## GIVEN REQUEST
Pick out every line that holds the string "JSON" and copy it.

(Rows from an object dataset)

══════════

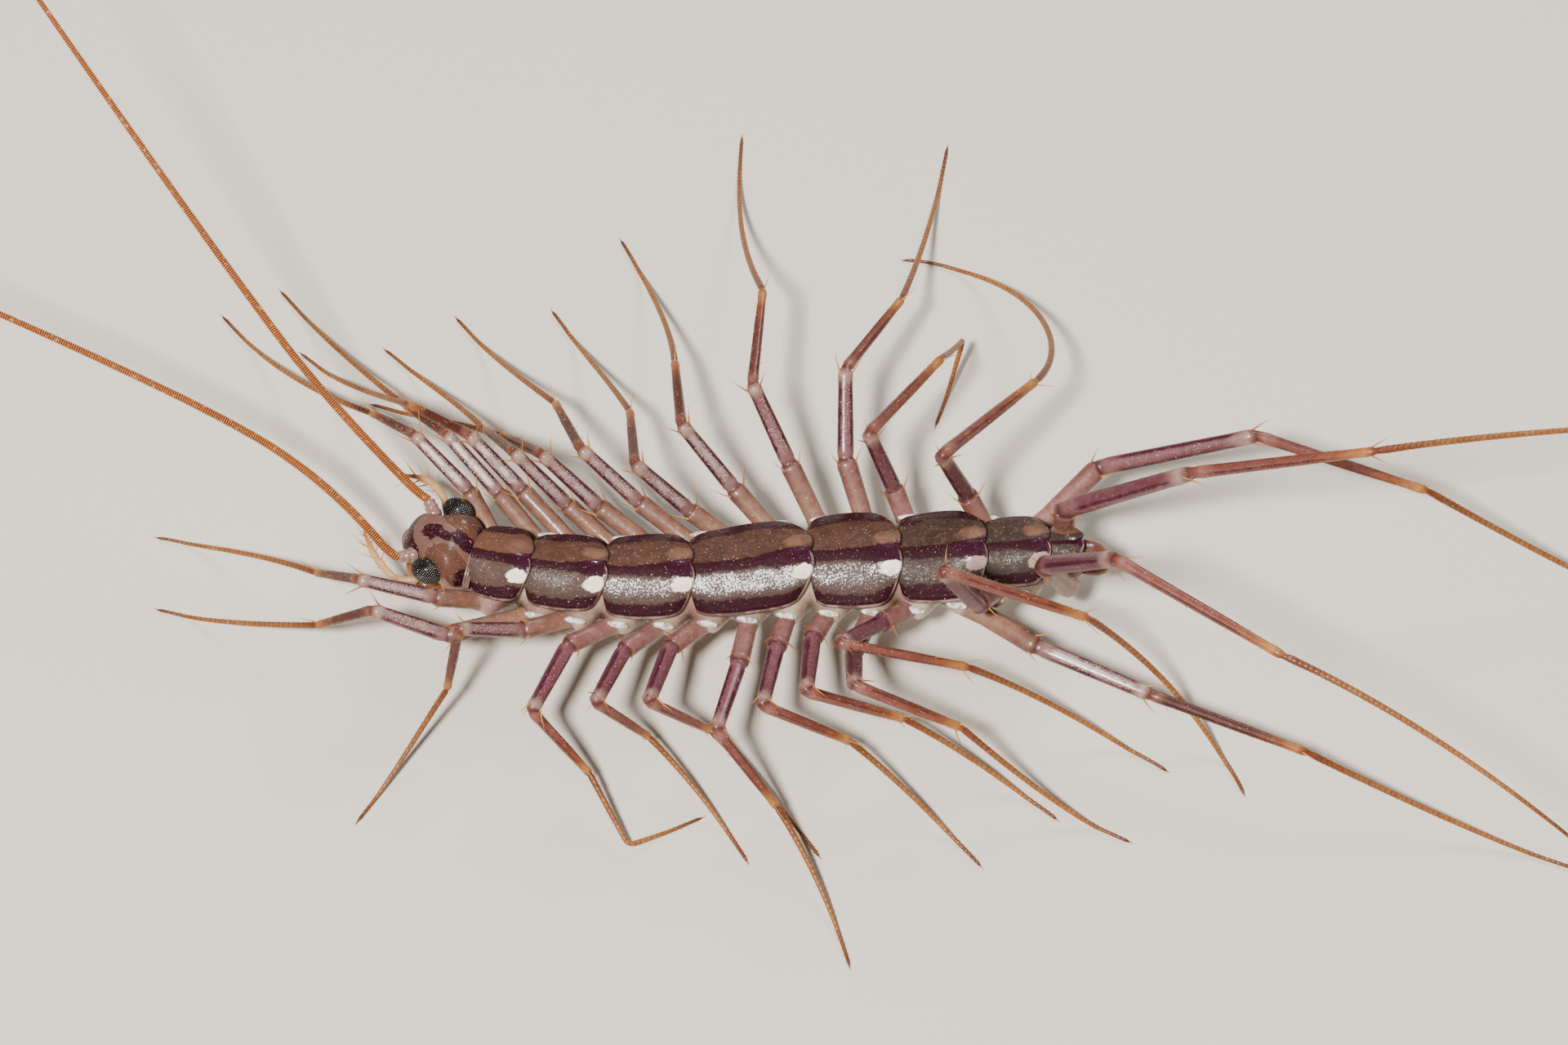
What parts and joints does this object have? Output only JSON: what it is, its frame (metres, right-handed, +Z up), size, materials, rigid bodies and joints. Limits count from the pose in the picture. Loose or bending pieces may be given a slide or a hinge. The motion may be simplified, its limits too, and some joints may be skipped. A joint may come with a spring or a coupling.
{
  "type": "house centipede",
  "caption": "Life-size still model of a house centipede standing on long jointed legs, with raised feelers, banded plates and trailing rear legs.",
  "frame": {"origin": "centre of the bounding box at floor level, under the rear part of the trunk's right side", "axes": "-X is the way the head points, +Y the animal's right side, +Z up from the floor on which the feet stand"},
  "size_m": [0.0901, 0.0449, 0.0184],
  "materials": {
    "trunk_shell": "grey-brown plates with dark purple stripes and a soft sheen",
    "head_shell": "brown-pink shell with dark purple patches and a wet gloss",
    "eye": "black facets with a bright gloss",
    "antenna": "orange-brown, finely ringed",
    "palp": "pale cream, slightly see-through, orange at the tips",
    "claw": "polished orange-brown with dark tips",
    "leg": "lilac and dark purple bands, pale knees, orange ankles and feet, soft sheen"
  },
  "bodies": {
    "root": {"antenna_left_base": "antenna", "antenna_left_whip": "antenna", "antenna_right_base": "antenna", "antenna_right_whip": "antenna", "eye_left": "eye", "eye_right": "eye", "forcipule_left": "claw", "forcipule_right": "claw", "head": "head_shell", "leg_left_01": "leg", "leg_left_02": "leg", "leg_left_03": "leg", "leg_left_04": "leg", "leg_left_05": "leg", "leg_left_06": "leg", "leg_left_07": "leg", "leg_left_08": "leg", "leg_left_09": "leg", "leg_left_10": "leg", "leg_left_11": "leg", "leg_left_12": "leg", "leg_left_13": "leg", "leg_left_15": "leg", "leg_right_01": "leg", "leg_right_02": "leg", "leg_right_03": "leg", "leg_right_04": "leg", "leg_right_05": "leg", "leg_right_06": "leg", "leg_right_07": "leg", "leg_right_08": "leg", "leg_right_09": "leg", "leg_right_10": "leg", "leg_right_11": "leg", "leg_right_13": "leg", "leg_right_14": "leg", "leg_right_15": "leg", "palp_left": "palp", "palp_right": "palp", "tail": "trunk_shell", "tarsus_left_04": "leg", "tarsus_left_07": "leg", "tarsus_left_10": "leg", "tarsus_left_11": "leg", "tarsus_left_13": "leg", "tarsus_left_15": "leg", "tarsus_right_09": "leg", "tarsus_right_10": "leg", "tarsus_right_11": "leg", "tarsus_right_13": "leg", "tarsus_right_14": "leg", "tarsus_right_15": "leg", "trunk_1": "trunk_shell", "trunk_2": "trunk_shell", "trunk_3": "trunk_shell", "trunk_4": "trunk_shell", "trunk_5": "trunk_shell", "trunk_6": "trunk_shell", "trunk_7": "trunk_shell", "trunk_8": "trunk_shell"}
  },
  "joints": []
}
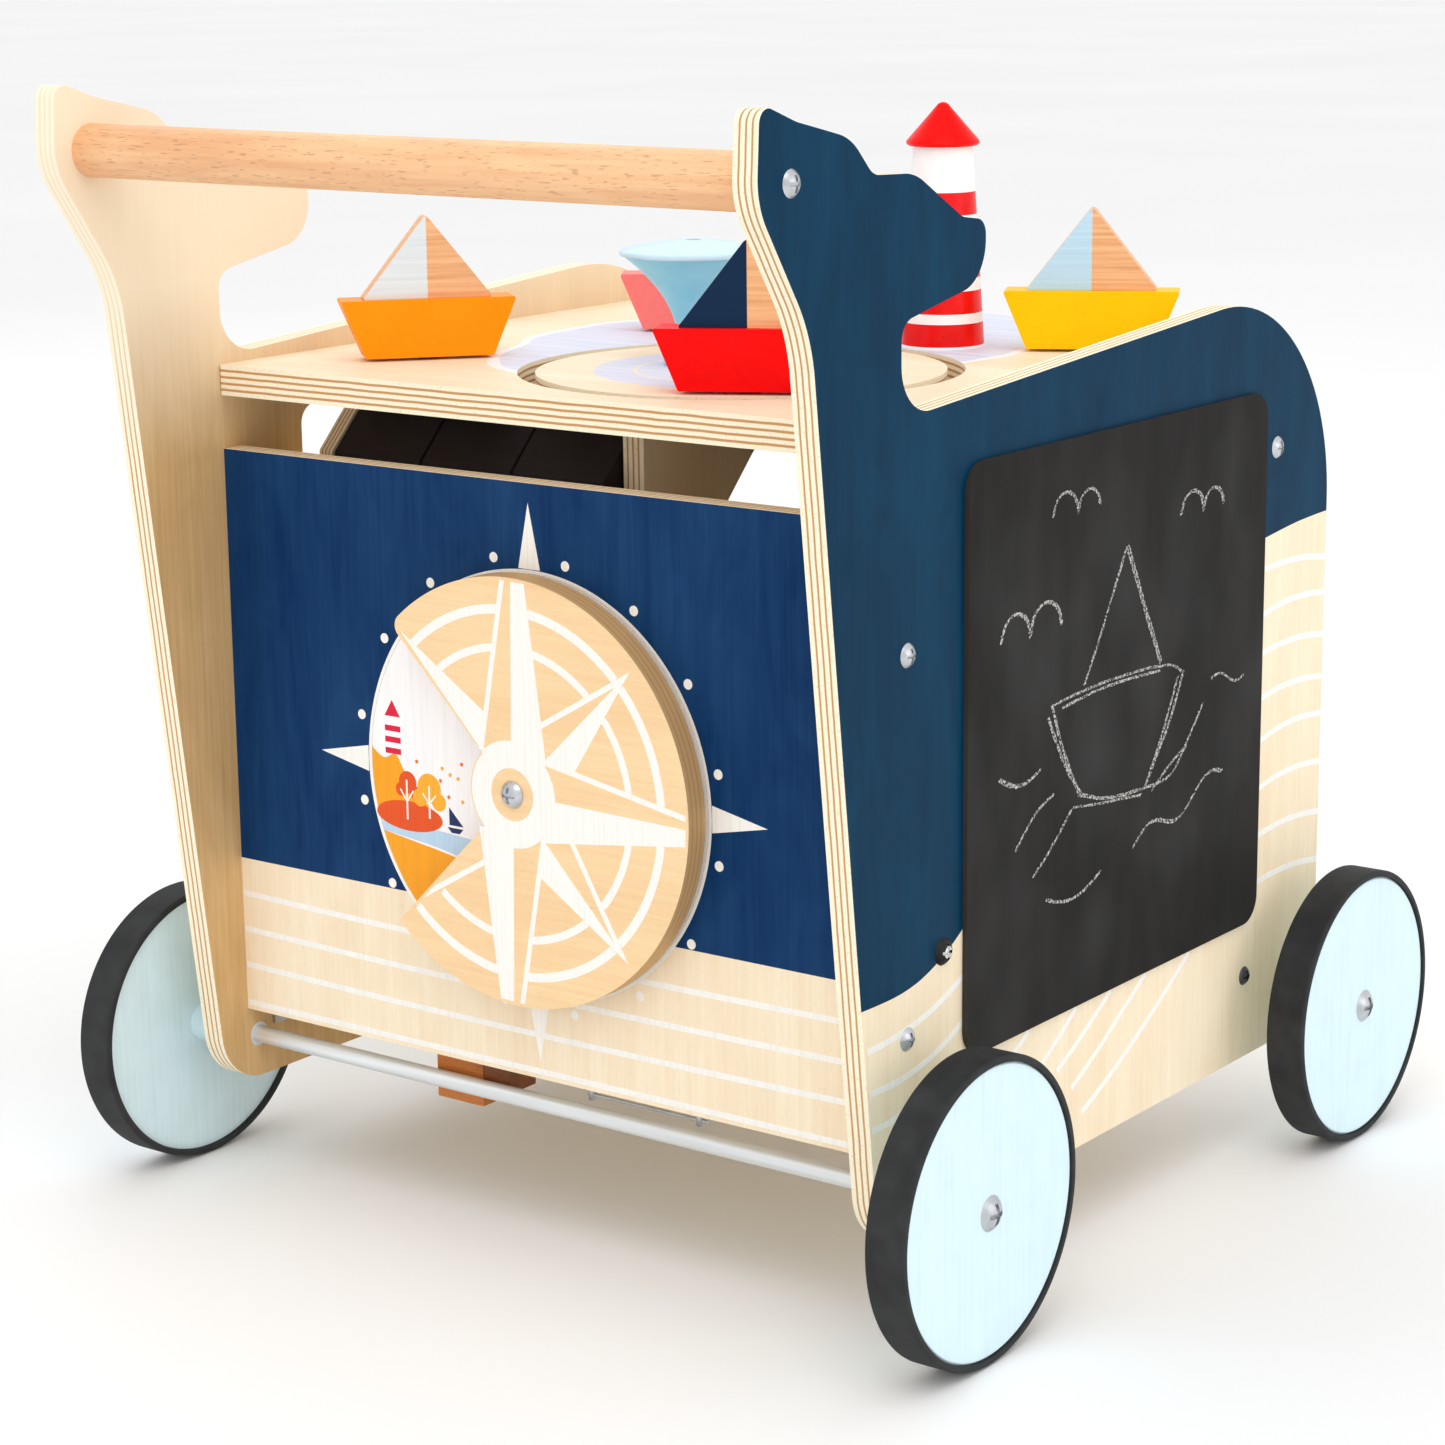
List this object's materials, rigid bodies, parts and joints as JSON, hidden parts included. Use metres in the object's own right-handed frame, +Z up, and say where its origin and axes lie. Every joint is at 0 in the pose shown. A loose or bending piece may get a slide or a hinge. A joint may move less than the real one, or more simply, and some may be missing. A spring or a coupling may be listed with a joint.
{
  "type": "baby walker",
  "caption": "Push-along wooden walker: bear-shaped side panels on rubber-tyred wheels, a play table with boats and a turntable, a turning compass disc and a chalkboard.",
  "frame": {"origin": "on the floor, under the middle of the walker's outline; the middle between the axles is 15 mm ahead of it", "axes": "+X to the walker's right, +Y forward (the bears' noses point forward), +Z up"},
  "size_m": [0.4086, 0.437, 0.4481],
  "materials": {
    "birch_ply": "clear lacquered birch plywood",
    "table_ply": "birch plywood with a pale printed sea",
    "printed_ply": "birch plywood with navy print",
    "beech": "clear lacquered beech",
    "beech_stained": "orange-brown beech",
    "chalkboard": "matte black chalkboard paint on fibreboard",
    "zinc": "zinc-plated steel",
    "dark_screw": "blackened steel",
    "black_cap": "black screw cap",
    "white_plastic": "white nylon",
    "wheel_disc": "pale blue lacquer",
    "tyre": "matte black rubber",
    "blue_lacquer": "light blue lacquered beech",
    "red_lacquer": "red lacquered beech",
    "navy_lacquer": "navy lacquered beech",
    "pale_lacquer": "pale blue lacquered beech",
    "orange_lacquer": "orange lacquered beech",
    "yellow_lacquer": "yellow lacquered beech",
    "coral_lacquer": "coral lacquered beech",
    "white_lacquer": "white lacquer with red bands",
    "peg": "dark stained dowel",
    "picture_block": "charcoal lacquered wood"
  },
  "bodies": {
    "frame": {"side_panel_right": "birch_ply", "side_panel_left": "birch_ply", "play_table": "table_ply", "back_panel": "printed_ply", "front_panel": "birch_ply", "bottom_board": "birch_ply", "divider": "birch_ply", "rear_battens": "beech", "table_dowels": "beech", "chalkboard": "chalkboard", "push_bar": "beech", "push_bar_bolts": "zinc", "panel_screws": "zinc", "bottom_screws": "dark_screw", "capped_screws": "black_cap", "axle_bushes": "white_plastic", "brake_shoe": "beech_stained", "brake_backing": "beech_stained", "brake_spring": "zinc", "corner_brackets": "zinc", "compass_washer": "zinc", "compass_bolt": "zinc", "turntable_bearer": "beech", "turntable_washer": "zinc", "turntable_bolt": "zinc", "lighthouse_tower": "white_lacquer", "lighthouse_roof": "red_lacquer", "lighthouse_dowel": "beech", "roller_rod": "zinc", "roller_bracket": "birch_ply"},
    "rear_wheels": {"rear_axle": "zinc", "wheel_disc_rear_right": "wheel_disc", "wheel_disc_rear_left": "wheel_disc", "tyre_rear_right": "tyre", "tyre_rear_left": "tyre", "hub_screws_rear": "zinc"},
    "front_wheels": {"front_axle": "zinc", "wheel_disc_front_right": "wheel_disc", "wheel_disc_front_left": "wheel_disc", "tyre_front_right": "tyre", "tyre_front_left": "tyre", "hub_screws_front": "zinc"},
    "compass": {"compass_disc": "printed_ply"},
    "turntable": {"turntable": "table_ply", "knob_screw": "zinc", "red_hull": "red_lacquer", "red_sail": "navy_lacquer", "red_peg": "peg"},
    "knob": {"knob": "blue_lacquer"},
    "orange_boat": {"orange_hull": "orange_lacquer", "orange_sail": "pale_lacquer", "orange_peg": "peg"},
    "yellow_boat": {"yellow_hull": "yellow_lacquer", "yellow_sail": "pale_lacquer", "yellow_peg": "peg"},
    "coral_boat": {"coral_hull": "coral_lacquer", "coral_peg": "peg"},
    "picture_block_1": {"picture_block_1": "picture_block"},
    "picture_block_2": {"picture_block_2": "picture_block"},
    "picture_block_3": {"picture_block_3": "picture_block"}
  },
  "joints": [
    {"name": "rear_wheels_roll", "type": "hinge", "parent": "frame", "child": "rear_wheels", "pos_m": [0, -0.131, 0.0575], "axis": [1, 0, 0], "continuous": true},
    {"name": "front_wheels_roll", "type": "hinge", "parent": "frame", "child": "front_wheels", "pos_m": [0, 0.161, 0.0575], "axis": [1, 0, 0], "continuous": true},
    {"name": "compass_turn", "type": "hinge", "parent": "frame", "child": "compass", "pos_m": [0, -0.145, 0.186], "axis": [0, 1, 0], "continuous": true},
    {"name": "turntable_turn", "type": "hinge", "parent": "frame", "child": "turntable", "pos_m": [0.027, -0.039, 0.331], "axis": [0, 0, 1], "continuous": true},
    {"name": "knob_turn", "type": "hinge", "parent": "turntable", "child": "knob", "pos_m": [0.003, -0.037, 0.36], "axis": [0, 0, 1], "continuous": true},
    {"name": "orange_boat_turn", "type": "hinge", "parent": "frame", "child": "orange_boat", "pos_m": [-0.099, -0.078, 0.336], "axis": [0, 0, 1], "continuous": true},
    {"name": "yellow_boat_turn", "type": "hinge", "parent": "frame", "child": "yellow_boat", "pos_m": [0.112, 0.081, 0.336], "axis": [0, 0, 1], "continuous": true},
    {"name": "coral_boat_turn", "type": "hinge", "parent": "frame", "child": "coral_boat", "pos_m": [-0.061, 0.055, 0.336], "axis": [0, 0, 1], "continuous": true},
    {"name": "picture_block_1_turn", "type": "hinge", "parent": "frame", "child": "picture_block_1", "pos_m": [-0.111, -0.061, 0.283], "axis": [1, 0, 0], "continuous": true},
    {"name": "picture_block_2_turn", "type": "hinge", "parent": "frame", "child": "picture_block_2", "pos_m": [-0.065, -0.061, 0.283], "axis": [1, 0, 0], "continuous": true},
    {"name": "picture_block_3_turn", "type": "hinge", "parent": "frame", "child": "picture_block_3", "pos_m": [-0.018, -0.061, 0.283], "axis": [1, 0, 0], "continuous": true}
  ]
}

══════════

## EXERCISE RESPONSE
What parts and joints does this object have? Output only JSON: what it is, its frame (metres, right-handed, +Z up), size, materials, rigid bodies and joints. Limits count from the pose in the picture. Loose or bending pieces may be given a slide or a hinge. The motion may be simplified, its limits too, and some joints may be skipped. A joint may come with a spring or a coupling.
List this object's materials, rigid bodies, parts and joints as JSON, hidden parts included. Use metres in the object's own right-handed frame, +Z up, and say where its origin and axes lie. Every joint is at 0 in the pose shown. A loose or bending piece may get a slide or a hinge. A joint may move less than the real one, or more simply, and some may be missing. A spring or a coupling may be listed with a joint.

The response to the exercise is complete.